Written exercise →
Copy exactly the lines from the one containing "const widerRing = ringGeometry(CONTACT_GAP);" to the one containing "obj.data.transform(world)", both lines included, and nothing else.

Collected material →
☆ ☆ ☆

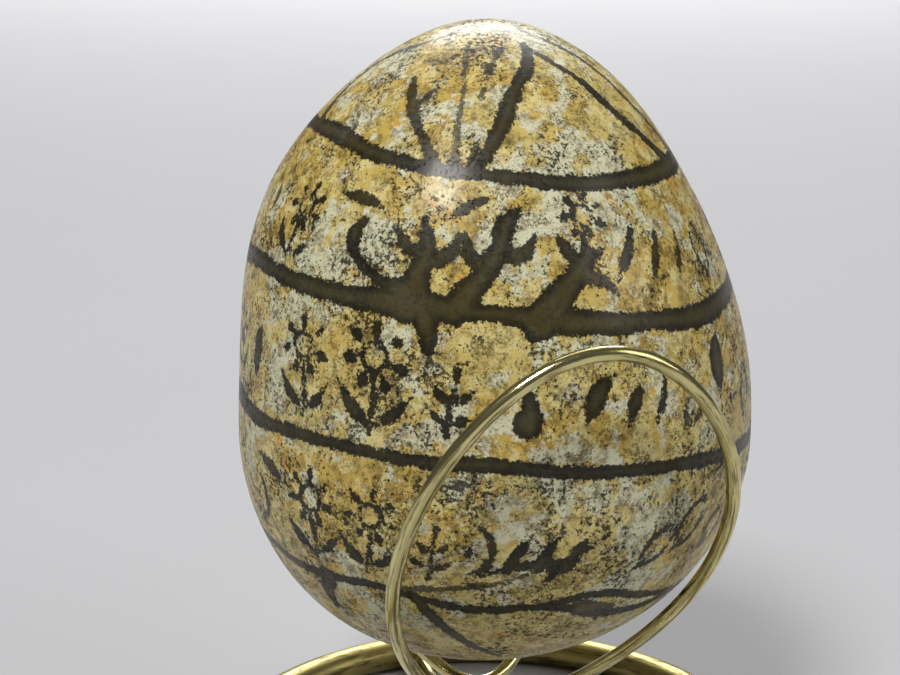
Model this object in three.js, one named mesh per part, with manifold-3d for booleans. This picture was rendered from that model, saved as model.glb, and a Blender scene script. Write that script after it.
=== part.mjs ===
// A decorated egg on a wire stand, in millimetres, +Z up.
//
// The origin is on the table, on the axis of the base ring, and the front of the object is -Y.
// A blown eggshell sits loose, pointed end up, between two teardrop loops of round wire that lean
// outwards.  The low ends of the loops cross an arched bridge of the same wire, whose ends meet the
// inside of a thicker base ring.  A weld bead holds each place where the stand's pieces meet.

import * as THREE from "three";
import { mergeVertices } from "three/addons/utils/BufferGeometryUtils.js";
import Module from "manifold-3d";

// ---- Driving dimensions ----------------------------------------------------------------------

// Eggshell
const BELLY_RADIUS = 24.2; // widest part
const BELLY_HEIGHT = 37.8; // widest part above the table
const BELLY_TO_TIP = 38; // up to the pointed end
const BELLY_TO_BASE = 21.7; // down to the blunt end
const TIP_FULLNESS = 0.07; // how far the shoulders stand outside an ellipse
const TIP_TAPER = 0.16; // how far the pointed end falls inside an ellipse
const BASE_FULLNESS = 0.087; // how far the blunt end stands outside an ellipse
const BELLY_DRIFT = 0.2; // the egg is lopsided: its belly sits towards +X,
const SHOULDER_DRIFT = 1.5; // its shoulders are set back from there towards -X,
const TIP_RETURN = 0.7; // the pointed end comes back part of the way,
const BASE_DRIFT = 1.62; // and the blunt end is set back towards -X too
const SHELL_WALL = 0.5;
const BLOW_HOLE_RADIUS = 1.5; // in the blunt end, where the shell was emptied

// Wire stand
const WIRE_RADIUS = 0.65; // of the loops and the bridge
const RING_WIRE_RADIUS = 1.75;
const RING_RADIUS = 27.5; // centreline
const CONTACT_GAP = 0.3; // between pieces that touch
const LOOP_COUNT = 2;
const STAND_TURN = THREE.MathUtils.degToRad(18.2); // of the loops and bridge, towards +X

// One teardrop loop, measured in its own leaning plane
const LOOP_HALF_WIDTH = 13.5;
const LOOP_HALF_LENGTH = 24.85;
const LOOP_TOP_HEAVY = 0.146; // how much wider the loop is above its middle than below
const LOOP_SQUARENESS = 0.087; // how much fuller than an ellipse its sides are
const LOOP_SKEW = 0.72; // how far its middle is bent to one side
const LOOP_LEAN = THREE.MathUtils.degToRad(30.7); // outwards from upright
const LOOP_BOW = 5.3; // how far both its ends bend in towards the axis
const LOOP_MIDDLE_RADIUS = 20.8; // from the axis
const LOOP_MIDDLE_HEIGHT = 30.8; // above the table

// Bridge and welds
const BRIDGE_FLAT_END = 19.5; // radius inside which the bridge leaves the level of the ring
const BRIDGE_CROWN = 5; // half the length of the level stretch under the loops
const HUB_WELD_RADIUS = 1.6;
const RING_WELD_RADIUS = 1.5;

// Facets
const EGG_SIDES = 48;
const EGG_STEPS = 24;
const LINING_STEPS = 14;
const HOLE_SIDES = 16;
const LOOP_STEPS = 72;
const WIRE_SIDES = 8;
const RING_SIDES = 12;
const RING_STEPS = 64;
const BRIDGE_STEPS = 32;
const WELD_SIDES = 10;
const CURVE_SAMPLES = 400; // for measuring along the loops
const MERGE_TOLERANCE = 1e-4;

// ---- Finishes --------------------------------------------------------------------------------

const shellFinish = { color: 0xc9b07a, roughness: 0.5, metalness: 0 };
const brassFinish = { color: 0xb8a04a, roughness: 0.25, metalness: 1 };
const weldFinish = { color: 0x8c7636, roughness: 0.45, metalness: 1 };

// ---- Solids ----------------------------------------------------------------------------------

const wasm = await Module();
wasm.setup();

/** A closed geometry as a solid that can be joined and cut. */
function solidOf(geometry) {
  const bare = geometry.clone();
  bare.deleteAttribute("normal");
  bare.deleteAttribute("uv");
  const merged = mergeVertices(bare, MERGE_TOLERANCE);
  return new wasm.Manifold(
    new wasm.Mesh({
      numProp: 3,
      vertProperties: merged.attributes.position.array,
      triVerts: new Uint32Array(merged.index.array),
    }),
  );
}

/** A cut solid as a geometry again. */
function geometryOf(solid) {
  const mesh = solid.getMesh();
  const geometry = new THREE.BufferGeometry();
  geometry.setAttribute("position", new THREE.BufferAttribute(mesh.vertProperties, 3));
  geometry.setIndex(new THREE.BufferAttribute(mesh.triVerts, 1));
  geometry.computeVertexNormals();
  return geometry;
}

/** A lathe's geometry turned so that its axis is +Z. */
function lathe(profile, sides) {
  return new THREE.LatheGeometry(profile, sides).rotateX(Math.PI / 2);
}

// ---- Eggshell --------------------------------------------------------------------------------

/** The egg's radius at a level from -1, the blunt end, to 1, the pointed end. */
function eggRadius(level, inset) {
  const ellipse = (BELLY_RADIUS - inset) * Math.sqrt(Math.max(0, 1 - level ** 2));
  return level > 0
    ? ellipse * (1 + TIP_FULLNESS * level ** 2 - TIP_TAPER * level ** 4)
    : ellipse * (1 + BASE_FULLNESS * level ** 4);
}

/** How far the egg's middle line is from its axis at a level: the shell is not quite round. */
function eggDrift(level) {
  if (level < 0) return BELLY_DRIFT - BASE_DRIFT * level ** 2;
  const setBack = SHOULDER_DRIFT * THREE.MathUtils.smoothstep(level, 0.1, 0.65);
  return BELLY_DRIFT - setBack + TIP_RETURN * THREE.MathUtils.smoothstep(level, 0.65, 1);
}

/** The egg's closed outer form, or its lining when there is an inset. */
function eggForm(inset, steps) {
  const profile = [];
  for (let step = 0; step <= steps; step++) {
    const level = -Math.cos((Math.PI * step) / steps);
    const reach = (level > 0 ? BELLY_TO_TIP : BELLY_TO_BASE) - inset;
    profile.push(new THREE.Vector2(eggRadius(level, inset), level * reach));
  }
  const form = lathe(profile, EGG_SIDES);
  const position = form.getAttribute("position");
  for (let i = 0; i < position.count; i++) {
    const height = position.getZ(i);
    const level = height / (height > 0 ? BELLY_TO_TIP : BELLY_TO_BASE);
    position.setX(i, position.getX(i) + eggDrift(level));
  }
  return form;
}

function makeEggshell() {
  const depth = 4 * SHELL_WALL;
  const hole = new THREE.CylinderGeometry(BLOW_HOLE_RADIUS, BLOW_HOLE_RADIUS, depth, HOLE_SIDES)
    .rotateX(Math.PI / 2)
    .translate(eggDrift(-1), 0, -BELLY_TO_BASE);
  const shell = solidOf(eggForm(0, EGG_STEPS))
    .subtract(solidOf(eggForm(SHELL_WALL, LINING_STEPS)))
    .subtract(solidOf(hole));
  return geometryOf(shell).translate(0, 0, BELLY_HEIGHT);
}

// ---- Wire stand ------------------------------------------------------------------------------

/** The closed base ring on the table, with a flat underside. */
function ringGeometry(clearance) {
  const radius = RING_WIRE_RADIUS + clearance;
  const cornerRadius = radius / Math.cos(Math.PI / RING_SIDES);
  const profile = [];
  for (let corner = 0; corner <= RING_SIDES; corner++) {
    const angle = (2 * Math.PI * (corner + 0.5)) / RING_SIDES;
    const reach = RING_RADIUS + cornerRadius * Math.cos(angle);
    const height = RING_WIRE_RADIUS + cornerRadius * Math.sin(angle);
    profile.push(new THREE.Vector2(reach, height));
  }
  return lathe(profile, RING_STEPS);
}

/** The centreline of a teardrop loop that leans outwards over -Y, turned about the axis. */
class TeardropCurve extends THREE.Curve {
  constructor(turn) {
    super();
    this.turn = turn;
    this.arcLengthDivisions = CURVE_SAMPLES;
  }

  getPoint(fraction, target = new THREE.Vector3()) {
    const angle = 2 * Math.PI * fraction;
    const rise = Math.sin(angle);
    const along = LOOP_HALF_LENGTH * rise;
    const fullness = 1 + LOOP_TOP_HEAVY * rise + LOOP_SQUARENESS * Math.cos(2 * angle);
    const across = Math.cos(angle) * (LOOP_HALF_WIDTH * fullness - LOOP_SKEW * Math.cos(angle));
    const outwards = LOOP_MIDDLE_RADIUS + Math.sin(LOOP_LEAN) * along - LOOP_BOW * rise ** 2;
    const height = LOOP_MIDDLE_HEIGHT + Math.cos(LOOP_LEAN) * along;
    return target
      .set(across, -outwards, height)
      .applyAxisAngle(new THREE.Vector3(0, 0, 1), this.turn);
  }
}

function loopGeometry(turn, clearance) {
  const radius = WIRE_RADIUS + clearance;
  return new THREE.TubeGeometry(new TeardropCurve(turn), LOOP_STEPS, radius, WIRE_SIDES, true);
}

// The lowest point of a loop, which the bridge passes under.
const FOOT_RADIUS = LOOP_MIDDLE_RADIUS - Math.sin(LOOP_LEAN) * LOOP_HALF_LENGTH - LOOP_BOW;
const FOOT_HEIGHT = LOOP_MIDDLE_HEIGHT - Math.cos(LOOP_LEAN) * LOOP_HALF_LENGTH;
const CROWN_HEIGHT = FOOT_HEIGHT - 2 * WIRE_RADIUS - CONTACT_GAP;
const BRIDGE_REACH = RING_RADIUS - RING_WIRE_RADIUS - CONTACT_GAP;

/** The arched bridge, from the inside of the ring to its crown under the feet of the loops. */
function bridgeGeometry(clearance) {
  const radius = WIRE_RADIUS + clearance;
  const rise = CROWN_HEIGHT - RING_WIRE_RADIUS;
  const span = BRIDGE_FLAT_END - BRIDGE_CROWN;
  const climb = [
    [BRIDGE_REACH, 0],
    [BRIDGE_FLAT_END, 0],
    [BRIDGE_FLAT_END - 0.35 * span, 0.25 * rise],
    [BRIDGE_CROWN + 0.25 * span, 0.8 * rise],
    [BRIDGE_CROWN, rise],
  ];
  const descent = climb.map(([reach, height]) => [-reach, height]).reverse();
  const points = [...climb, ...descent].map(
    ([reach, height]) => new THREE.Vector3(0, -reach, RING_WIRE_RADIUS + height),
  );
  const corners = Array.from({ length: WIRE_SIDES }, (_, side) => {
    const angle = (2 * Math.PI * side) / WIRE_SIDES;
    return new THREE.Vector2(radius * Math.cos(angle), radius * Math.sin(angle));
  });
  return new THREE.ExtrudeGeometry(new THREE.Shape(corners), {
    extrudePath: new THREE.CatmullRomCurve3(points),
    steps: BRIDGE_STEPS,
  }).rotateZ(STAND_TURN);
}

/** A weld bead where the bridge meets another piece, clear of both of them. */
function weldGeometry(radius, reach, height, turn, neighbour) {
  const bead = new THREE.SphereGeometry(radius, WELD_SIDES, WELD_SIDES)
    .translate(0, -reach, height)
    .rotateZ(turn);
  const cleared = solidOf(bead)
    .subtract(solidOf(bridgeGeometry(CONTACT_GAP)))
    .subtract(solidOf(neighbour));
  return geometryOf(cleared);
}

// ---- Assembly --------------------------------------------------------------------------------

function piece(name, geometry, finish) {
  const mesh = new THREE.Mesh(geometry, new THREE.MeshStandardMaterial(finish));
  mesh.name = name;
  return mesh;
}

function makeStand() {
  const stand = new THREE.Group();
  stand.add(piece("base_ring", ringGeometry(0), brassFinish));
  stand.add(piece("base_bridge", bridgeGeometry(0), brassFinish));

  const widerRing = ringGeometry(CONTACT_GAP);
  const hubHeight = (FOOT_HEIGHT + CROWN_HEIGHT) / 2;
  ["front", "back"].forEach((side, index) => {
    const turn = STAND_TURN + (2 * Math.PI * index) / LOOP_COUNT;
    const widerLoop = loopGeometry(turn, CONTACT_GAP);
    const hub = weldGeometry(HUB_WELD_RADIUS, FOOT_RADIUS, hubHeight, turn, widerLoop);
    const edge = weldGeometry(RING_WELD_RADIUS, BRIDGE_REACH, RING_WIRE_RADIUS, turn, widerRing);
    stand.add(piece(`${side}_loop`, loopGeometry(turn, 0), brassFinish));
    stand.add(piece(`${side}_hub_weld`, hub, weldFinish));
    stand.add(piece(`${side}_ring_weld`, edge, weldFinish));
  });
  return stand;
}

const object = new THREE.Group();
object.add(makeStand());
object.add(piece("eggshell", makeEggshell(), shellFinish));

export default object;
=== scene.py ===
"""Looks of a painted, blown egg in its brass wire stand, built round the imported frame.

Sizes are in millimetres until a mesh is written, and azimuths on the egg are in degrees from its
front, -Y, towards +X.
"""

import logging
import math
from collections.abc import Callable, Iterator
from contextlib import contextmanager
from dataclasses import dataclass, field
from enum import Enum

import bpy
import numpy as np
from mathutils import Matrix, Vector

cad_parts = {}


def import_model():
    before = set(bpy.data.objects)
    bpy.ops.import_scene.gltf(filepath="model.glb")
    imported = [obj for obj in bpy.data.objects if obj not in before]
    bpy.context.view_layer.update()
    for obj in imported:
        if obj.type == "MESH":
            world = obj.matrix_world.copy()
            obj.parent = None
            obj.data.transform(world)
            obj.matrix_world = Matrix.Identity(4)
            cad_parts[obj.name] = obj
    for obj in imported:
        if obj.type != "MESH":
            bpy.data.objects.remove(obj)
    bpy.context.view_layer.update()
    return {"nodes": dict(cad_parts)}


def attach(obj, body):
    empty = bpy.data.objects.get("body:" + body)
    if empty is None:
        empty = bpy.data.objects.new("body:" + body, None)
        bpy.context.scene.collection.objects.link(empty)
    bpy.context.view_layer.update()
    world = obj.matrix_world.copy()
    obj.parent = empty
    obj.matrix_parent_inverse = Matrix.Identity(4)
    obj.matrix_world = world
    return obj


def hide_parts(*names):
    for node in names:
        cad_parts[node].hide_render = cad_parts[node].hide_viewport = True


frame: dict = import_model()

LOG = logging.getLogger("egg_stand")
MM = 0.001
WORN_THIN = 0.985  # what polishing leaves of a drawn wire's thickness
STREAK_FINENESS = 0.07  # of the streaks along a wire, painted dark reflection and die marks, against round it

Colour = tuple[float, float, float]
Socket = bpy.types.NodeSocket


# ---- Bench tools -----------------------------------------------------------------------------


def take_up(piece: bpy.types.Object) -> None:
    """Makes a piece the only selected one and the active one.

    Args:
        piece: The object to work on next.
    """
    bpy.ops.object.select_all(action="DESELECT")
    piece.select_set(True)
    bpy.context.view_layer.objects.active = piece


@contextmanager
def edit_mode(piece: bpy.types.Object) -> Iterator[None]:
    """Opens a piece in edit mode, and closes it again.

    Args:
        piece: The mesh or curve to edit.
    """
    take_up(piece)
    bpy.ops.object.mode_set(mode="EDIT")
    yield
    bpy.ops.object.mode_set(mode="OBJECT")


def settle(piece: bpy.types.Object) -> None:
    """Puts a piece's place, turn and scale into its mesh, so that its object is at the origin."""
    take_up(piece)
    bpy.ops.object.transform_apply(location=True, rotation=True, scale=True)


def apply_modifiers(piece: bpy.types.Object) -> None:
    """Applies all of a piece's modifiers, from first to last."""
    take_up(piece)
    for modifier in list(piece.modifiers):
        bpy.ops.object.modifier_apply(modifier=modifier.name)


def smooth(piece: bpy.types.Object, crease: float = 40.0) -> None:
    """Shades a piece smooth, apart from its real corners.

    Args:
        piece: The mesh to shade.
        crease: The angle in degrees past which a corner stays sharp.
    """
    take_up(piece)
    bpy.ops.object.shade_smooth_by_angle(angle=math.radians(crease))


def read_points(mesh: bpy.types.Mesh) -> np.ndarray:
    """Returns a mesh's vertices as rows of three numbers, in its own units."""
    points = np.empty(len(mesh.vertices) * 3)
    mesh.vertices.foreach_get("co", points)
    return points.reshape(-1, 3)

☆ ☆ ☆

Exercise answer →
  const widerRing = ringGeometry(CONTACT_GAP);
  const hubHeight = (FOOT_HEIGHT + CROWN_HEIGHT) / 2;
  ["front", "back"].forEach((side, index) => {
    const turn = STAND_TURN + (2 * Math.PI * index) / LOOP_COUNT;
    const widerLoop = loopGeometry(turn, CONTACT_GAP);
    const hub = weldGeometry(HUB_WELD_RADIUS, FOOT_RADIUS, hubHeight, turn, widerLoop);
    const edge = weldGeometry(RING_WELD_RADIUS, BRIDGE_REACH, RING_WIRE_RADIUS, turn, widerRing);
    stand.add(piece(`${side}_loop`, loopGeometry(turn, 0), brassFinish));
    stand.add(piece(`${side}_hub_weld`, hub, weldFinish));
    stand.add(piece(`${side}_ring_weld`, edge, weldFinish));
  });
  return stand;
}

const object = new THREE.Group();
object.add(makeStand());
object.add(piece("eggshell", makeEggshell(), shellFinish));

export default object;
=== scene.py ===
"""Looks of a painted, blown egg in its brass wire stand, built round the imported frame.

Sizes are in millimetres until a mesh is written, and azimuths on the egg are in degrees from its
front, -Y, towards +X.
"""

import logging
import math
from collections.abc import Callable, Iterator
from contextlib import contextmanager
from dataclasses import dataclass, field
from enum import Enum

import bpy
import numpy as np
from mathutils import Matrix, Vector

cad_parts = {}


def import_model():
    before = set(bpy.data.objects)
    bpy.ops.import_scene.gltf(filepath="model.glb")
    imported = [obj for obj in bpy.data.objects if obj not in before]
    bpy.context.view_layer.update()
    for obj in imported:
        if obj.type == "MESH":
            world = obj.matrix_world.copy()
            obj.parent = None
            obj.data.transform(world)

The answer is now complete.